The proposal to reduce barriers to downsizing is much simpler. But again the details are pretty thin on the ground and so there are a number of questions to be answered. The proposal is that a person who is over 65 may sell their home (their primary residence) and contribute up to $300,000 of the proceeds to superannuation. In order to be able to do so they must have lived in the home for 10 or more years. The person does not have to satisfy a work test in the SIS Regulations and the $1.6 million cap on non-concessional contributions will not apply. The fact sheet says that where there is a couple, they may each contribute up to $300,000 to super. It doesn't say whether both members of the couple have to own the house as joint tenants or tenants in common and it doesn't say whether if there are more than two tenants in common all of them can contribute up to $300,000 to their super. As to age 65, it is not clear whether the owners would both have to be over 65 or whether it would be enough if one is, and it also doesn't say whether the proceeds of the sale must be paid immediately to a superannuation fund.
And finally, while the fact sheet speaks about downsizing, there is nothing to suggest that that is itself a condition.

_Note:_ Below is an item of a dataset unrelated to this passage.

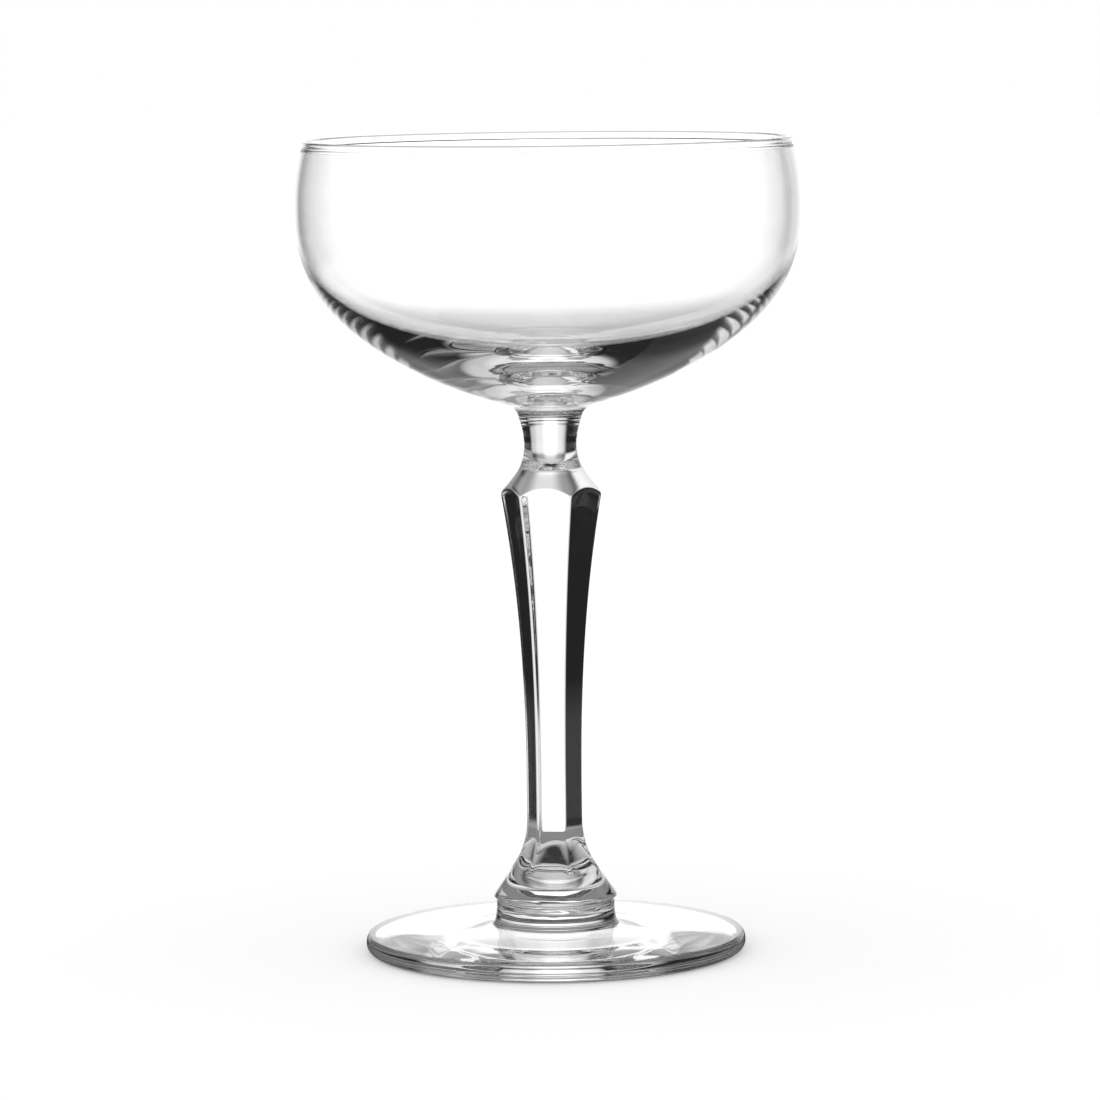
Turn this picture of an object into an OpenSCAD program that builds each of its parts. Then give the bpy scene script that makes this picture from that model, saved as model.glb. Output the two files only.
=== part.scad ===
// Coupe glass on a six-sided pressed stem.
// Three pieces of glass, joined hot and face to face: foot, stem and bowl.
// The origin is the centre of the resting face, +Z runs up the axis, all lengths are in mm.

/* [Bowl] */
// Widest width of the bowl
bowl_w = 95; // [88:0.5:102]
// Width across the rim
rim_w = 91.8; // [88:0.2:94.5]
// Height of the bowl, from its weld to the top of the rim
bowl_h = 52.4; // [48:0.2:58]
// Height of the widest line above the weld
belly_h = 40; // [36:0.5:42]
// Height above the weld at which the lower curve would reach the axis
tip_h = 0.7; // [0.4:0.1:1.4]
// Thickness of the rim bead
rim_t = 1.1; // [0.9:0.05:1.5]
// Thickness of the wall at the widest line
wall_t = 0.75; // [0.6:0.05:1]
// Thickness of the glass between the weld and the inside of the bowl
base_t = 7.5; // [6.5:0.1:8.5]
// Width at which the round under the bowl runs out
root_w = 17; // [15:0.5:22]

/* [Stem] */
// Height of the stem, from weld to weld
stem_h = 91.3; // [80:0.5:110]
// Width of the weld between bowl and stem
top_weld_w = 11.9; // [11.4:0.1:13]
// Narrowest width of the round neck
neck_w = 10.04; // [9:0.02:11]
// Height of the narrowest part of the neck below the top weld
neck_drop = 5; // [4:0.2:7]
// Length of the straight part of the neck
neck_run = 0.5; // [0.2:0.1:1.5]
// Radius of the hollow curve between neck and shoulder
shoulder_r = 8.5; // [7:0.1:10]
// Width of the knop across its corners
knop_w = 19.4; // [17:0.2:21]
// Height of the knop's corners below the top weld
knop_drop = 14.3; // [13.5:0.1:18]
// Width of the slim part across its corners
waist_w = 10.76; // [9.6:0.02:12]
// Height of the lower end of the long taper above the foot weld
waist_h = 20; // [17:0.5:24]
// Radius of the hollow curve above the foot
flare_r = 16; // [13:0.5:19]
// Height of the top of that curve above the foot weld
flare_h = 15; // [14:0.5:16.5]
// Width of the weld between stem and foot
foot_weld_w = 21; // [20:0.2:22]
// Width of the lip that the flare ends in
lip_w = 23.3; // [22.6:0.1:26]
// Height of that lip
lip_h = 1.1; // [0.6:0.1:1.6]
// Lean of the round flare's side from the axis, in degrees
flare_lean = 35; // [32:1:38]

/* [Foot] */
// Width of the foot
foot_w = 72; // [64:0.5:80]
// Height of the foot at its weld
foot_h = 10; // [9:0.2:12]
// Thickness of the foot's rounded edge
edge_t = 3.5; // [3:0.1:4.5]
// Reach of the edge's rounding on top, measured in from the foot's widest line
edge_over = 0.9; // [0.7:0.1:2]
// Reach of the edge's rounding underneath
edge_under = 1.9; // [1.2:0.1:3]
// Lean of the foot's flat plate from level, in degrees
plate_lean = 4.1; // [3:0.1:5]
// Width of the boss under the stem
boss_w = 22.4; // [22:0.1:24]
// Height of the rounding at the top of the boss
boss_round = 0.8; // [0.4:0.1:1.2]
// Width at which the boss runs out on the plate
boss_out_w = 24.6; // [24:0.2:28]
// Width of the shallow round hollow underneath
hollow_w = 40; // [36:0.5:44]
// Depth of that hollow at the axis
hollow_h = 2; // [1.2:0.1:2.6]

/* [Hidden] */
$fn = 144;

// Powers that shape the curves
side_power = 1.29;
under_power = 2.51;
inner_side_power = 1.64;
inner_under_power = 2.66;
taper_power = 2.35;

// Steps along the curves
under_steps = 30;
wall_steps = 6;
root_steps = 6;
taper_steps = 14;
arc_steps = 10;
boss_steps = 8;
round_steps = 5;
edge_steps = 5;

// Facets of the stem
facets = 6;
facet_angle = 360 / facets;
flat_share = cos(facet_angle / 2);

// Overrun of the tools that only cut
overrun = 2;

// Heights of the two welds
foot_top = foot_h;
stem_top = foot_top + stem_h;

// Radii of the bowl
bowl_r = bowl_w / 2;
rim_r = rim_w / 2;
top_weld_r = top_weld_w / 2;
under_h = belly_h - tip_h;
inner_r = bowl_r - wall_t;
inner_h = belly_h - base_t;
bead_r = rim_t / 2;
bead_z = bowl_h - bead_r;
bead_bulge_share = 0.35;
wall_top_r = rim_r - bead_bulge_share * (rim_t - wall_t);
root_lean_share = 0.04;

// Radii and heights of the stem, above the foot weld
knop_r = knop_w / 2;
knop_z = stem_h - knop_drop;
waist_r = waist_w / 2;
neck_r = neck_w / 2;
neck_z = stem_h - neck_drop;
shoulder_lean = 38.7;
foot_weld_r = foot_weld_w / 2;
lip_wide_r = lip_w / 2;
lip_round_share = 0.45;
lip_round = lip_round_share * lip_h;
lip_draw_share = 0.5;
lip_r = lip_wide_r - lip_draw_share * (lip_h - lip_round);

// A curve that is flat at the axis and upright at its full radius
function full_z(r, radius, height, side, under) =
    -height * pow(1 - pow(r / radius, side), 1 / under);
function full_point(turn, radius, height, side, under) =
    [radius * pow(cos(turn), 2 / side), -height * pow(sin(turn), 2 / under)];
function full_turn(r, radius, side) = acos(pow(r / radius, side / 2));

// A bend between two points, drawn towards a third
function bend(from, towards, to, share) =
    pow(1 - share, 2) * from + 2 * share * (1 - share) * towards + share * share * to;

// A radius that leans in as the square of the height above the widest line
function leaned_r(z, wide_r, top_r, top_z) =
    wide_r - (wide_r - top_r) * pow((z - belly_h) / (top_z - belly_h), 2);

// Radius of a hollow arc of a given size, a height above or below its start
function arc_r(start_r, size, away) = start_r + size - sqrt(size * size - away * away);

// Distance from the axis to the corners of the faceted stem, a height above the foot weld
function corner_r(z) =
    z < flare_h ? arc_r(waist_r, flare_r, flare_h - z)
    : z < waist_h ? waist_r
    : waist_r + (knop_r - waist_r) * pow((z - waist_h) / (knop_z - waist_h), taper_power);

// Outer line of the bowl, from the weld up to the bead
function bowl_outer() =
    let (
        root_r = root_w / 2,
        turn = full_turn(root_r, bowl_r, side_power),
        pull_r = top_weld_r + root_lean_share * top_weld_r,
        pull = [pull_r, belly_h + full_z(pull_r, bowl_r, under_h, side_power, under_power)],
        root = [root_r, belly_h + full_z(root_r, bowl_r, under_h, side_power, under_power)]
    )
    concat(
        [for (i = [0:root_steps - 1]) bend([top_weld_r, 0], pull, root, i / root_steps)],
        [for (i = [0:under_steps])
            [0, belly_h] + full_point(turn * (1 - i / under_steps), bowl_r, under_h, side_power, under_power)],
        [for (i = [1:wall_steps])
            let (z = belly_h + (bead_z - belly_h) * i / wall_steps)
            [leaned_r(z, bowl_r, wall_top_r, bead_z), z]]
    );

// Inner line of the bowl, from the bead down to the axis
function bowl_inner() = concat(
    [for (i = [wall_steps:-1:1])
        let (z = belly_h + (bead_z - belly_h) * i / wall_steps)
        [leaned_r(z, inner_r, wall_top_r - wall_t, bead_z), z]],
    [for (i = [0:under_steps])
        [0, belly_h] + full_point(90 * i / under_steps, inner_r, inner_h, inner_side_power, inner_under_power)]
);

// Half of the stem's flat-to-flat outline, a height above the foot weld
function flat_side() = concat(
    [[flat_share * corner_r(flare_h - flare_r * sin(flare_lean)), 0]],
    [for (i = [arc_steps:-1:0])
        let (z = flare_h - flare_r * sin(flare_lean * i / arc_steps))
        [flat_share * corner_r(z), z]],
    [for (i = [0:taper_steps])
        let (z = waist_h + (knop_z - waist_h) * i / taper_steps)
        [flat_share * corner_r(z), z]],
    [[flat_share * corner_r(neck_z), neck_z], [flat_share * corner_r(neck_z), stem_h + overrun]]
);

// Line of the round neck and shoulder, from the top weld down past the knop's corners
function shoulder_side() =
    let (
        arc_top = neck_z - neck_run,
        arc_low = arc_top - shoulder_r * sin(shoulder_lean),
        arc_low_r = arc_r(neck_r, shoulder_r, arc_top - arc_low),
        wide_r = knop_r + overrun,
        rise = neck_drop * neck_drop,
        spread = (top_weld_r - neck_r)
    )
    concat(
        [for (i = [0:arc_steps - 1])
            let (z = stem_h - neck_drop * i / arc_steps)
            [neck_r + spread * pow(z - neck_z, 2) / rise, z]],
        [[neck_r, neck_z]],
        [for (i = [0:arc_steps])
            let (away = shoulder_r * sin(shoulder_lean * i / arc_steps))
            [arc_r(neck_r, shoulder_r, away), arc_top - away]],
        [[wide_r, arc_low - (wide_r - arc_low_r) / tan(shoulder_lean)]]
    );

// Height of the foot's flat plate at a radius
function plate_z(r) = edge_t + (foot_w / 2 - edge_over - r) * tan(plate_lean);

// Line of the foot, from the weld over the boss, out to the edge and round it to the floor
function foot_side() =
    let (
        middle = edge_t / 2,
        over_r = foot_w / 2 - edge_over,
        under_r = foot_w / 2 - edge_under,
        boss_r = boss_w / 2,
        boss_out_r = boss_out_w / 2,
        weld = [foot_weld_r, foot_h],
        brim = [boss_r, foot_h],
        top = [boss_r, foot_h - boss_round],
        corner = [boss_r, plate_z(boss_r)],
        out = [boss_out_r, plate_z(boss_out_r)]
    )
    concat(
        [for (i = [0:round_steps - 1]) bend(weld, brim, top, i / round_steps)],
        [for (i = [0:boss_steps]) bend(top, corner, out, i / boss_steps)],
        [for (i = [0:edge_steps - 1])
            let (turn = 90 * (1 - i / edge_steps))
            [over_r + edge_over * cos(turn), middle + middle * sin(turn)]],
        [for (i = [0:edge_steps])
            let (turn = -90 * i / edge_steps)
            [under_r + edge_under * cos(turn), middle + middle * sin(turn)]]
    );

// Blown bowl: thin wall, rounded rim bead and thick base
module bowl() {
    color([0.86, 0.9, 0.92, 0.35])
        translate([0, 0, stem_top])
            rotate_extrude() {
                polygon(concat([[0, 0]], bowl_outer(), bowl_inner()));
                translate([wall_top_r - wall_t / 2, bead_z]) circle(r = bead_r);
            }
}

// Six flats, made by three slabs whose two sides follow the same line
module six_flats() {
    side = flat_side();
    other = [for (i = [len(side) - 1:-1:0]) [-side[i][0], side[i][1]]];
    reach = 2 * (knop_r + overrun);
    intersection_for(turn = [0:facet_angle:180 - facet_angle])
        rotate([90, 0, turn + facet_angle / 2])
            linear_extrude(height = 2 * reach, center = true) polygon(concat(side, other));
}

// Round neck and shoulder that cut the flats, with clear room for them below
module shoulder_round() {
    side = shoulder_side();
    last = side[len(side) - 1];
    rotate_extrude() polygon(concat([[0, stem_h]], side, [[last[0], 0], [0, 0]]));
}

// Round flare that the six flats run out on, with a lip that rounds in to the weld
module flare_round() {
    tip = lip_h + lip_r / tan(flare_lean);
    lip = [for (i = [0:round_steps])
        bend([foot_weld_r, 0], [lip_wide_r, 0], [lip_wide_r, lip_round], i / round_steps)];
    rotate_extrude() polygon(concat([[0, 0]], lip, [[lip_r, lip_h], [0, tip]]));
}

// Pressed stem: round neck, faceted knop, long tapering flats and round flare
module stem() {
    color([0.82, 0.87, 0.9, 0.35])
        translate([0, 0, foot_top])
            union() {
                intersection() {
                    six_flats();
                    shoulder_round();
                }
                flare_round();
            }
}

// Pressed foot: flat plate with a boss under the stem, rounded edge and a hollow underneath
module foot() {
    hollow_r = hollow_w / 2;
    dome_r = (hollow_r * hollow_r + hollow_h * hollow_h) / (2 * hollow_h);
    color([0.86, 0.9, 0.92, 0.35])
        rotate_extrude()
            difference() {
                polygon(concat([[0, 0], [0, foot_h]], foot_side()));
                translate([0, hollow_h - dome_r]) circle(r = dome_r);
            }
}

foot();
stem();
bowl();
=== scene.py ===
# Coupe glass: the fine glass pieces, their finishes, the floor, the light and the camera.
import math

import bmesh
import bpy
from mathutils import Matrix, Vector, noise


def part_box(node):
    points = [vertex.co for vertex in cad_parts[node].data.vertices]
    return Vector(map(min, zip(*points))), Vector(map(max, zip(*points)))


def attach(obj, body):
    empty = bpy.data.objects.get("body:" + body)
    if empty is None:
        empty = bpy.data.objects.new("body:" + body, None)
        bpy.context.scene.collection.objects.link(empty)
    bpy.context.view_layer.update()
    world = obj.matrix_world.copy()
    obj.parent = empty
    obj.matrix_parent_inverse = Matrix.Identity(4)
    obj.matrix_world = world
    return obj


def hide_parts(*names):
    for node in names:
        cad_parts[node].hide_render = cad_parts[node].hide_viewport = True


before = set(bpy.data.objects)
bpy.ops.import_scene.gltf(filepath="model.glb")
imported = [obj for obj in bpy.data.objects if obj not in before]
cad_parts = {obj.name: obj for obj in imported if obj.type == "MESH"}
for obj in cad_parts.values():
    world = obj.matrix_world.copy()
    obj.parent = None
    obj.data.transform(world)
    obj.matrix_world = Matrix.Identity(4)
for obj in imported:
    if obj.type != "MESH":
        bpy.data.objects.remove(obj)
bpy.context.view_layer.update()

MM = 0.001

# Places taken from the frame: the two welds, the top of the stem and the rim
bowl_low, bowl_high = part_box("bowl")
stem_low, stem_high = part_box("stem")
foot_low, foot_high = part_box("foot")
TOP_WELD_Z = bowl_low[2]
FOOT_WELD_Z = foot_high[2]
STEM_TOP_Z = stem_high[2]
RIM_Z = bowl_high[2]

# Bowl
BOWL_R = 47.5 * MM
RIM_R = 45.9 * MM
BELLY_Z = TOP_WELD_Z + 40 * MM
TIP_Z = TOP_WELD_Z + 0.7 * MM
INSIDE_Z = TOP_WELD_Z + 7.5 * MM
WALL = 0.75 * MM
BEAD = 0.95 * MM
BEAD_R = BEAD / 2
BEAD_DEEP = 1.35 * MM
BEAD_Z = RIM_Z - BEAD_R
BEAD_SET_IN = 0.35
WALL_TOP_R = RIM_R - BEAD_SET_IN * (BEAD - WALL)
ROOT_R = 8.5 * MM
ROOT_PULL = 1.04
TOP_WELD_R = 5.95 * MM
SIDE_POWER = 1.29
UNDER_POWER = 2.51
INNER_SIDE_POWER = 1.64
INNER_UNDER_POWER = 2.66

# Rings in the bowl's thick bottom: deep near the axis, and faint further out
RIPPLE_WIDTH = 2.3 * MM
RIPPLE_TURN = 0.5
RIPPLE_DEEP = 0.06 * MM
RIPPLE_DEEP_R = 20 * MM
RIPPLE_FAINT = 0.004 * MM
RIPPLE_FAINT_R = 44 * MM
RIPPLE_FADE = 10 * MM
RIPPLE_START_R = 2 * MM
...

If the other conditions are met, it seems the downsizer could buy a bigger house, a more expensive house or no house at all – whether or not it is more suitable for their needs.
The scheme also creates a real risk to the elderly – it is very possible that real estate agents might start giving superannuation advice. ASIC will need to be vigilant and arguable trustees too will need to think about whether and what they should be saying to their members who are reaching, or in, retirement about the scheme. Trustees will have to provide some information to members because the scheme affects contribution rules, but it should not be their responsibility to warn members against unscrupulous real estate agents.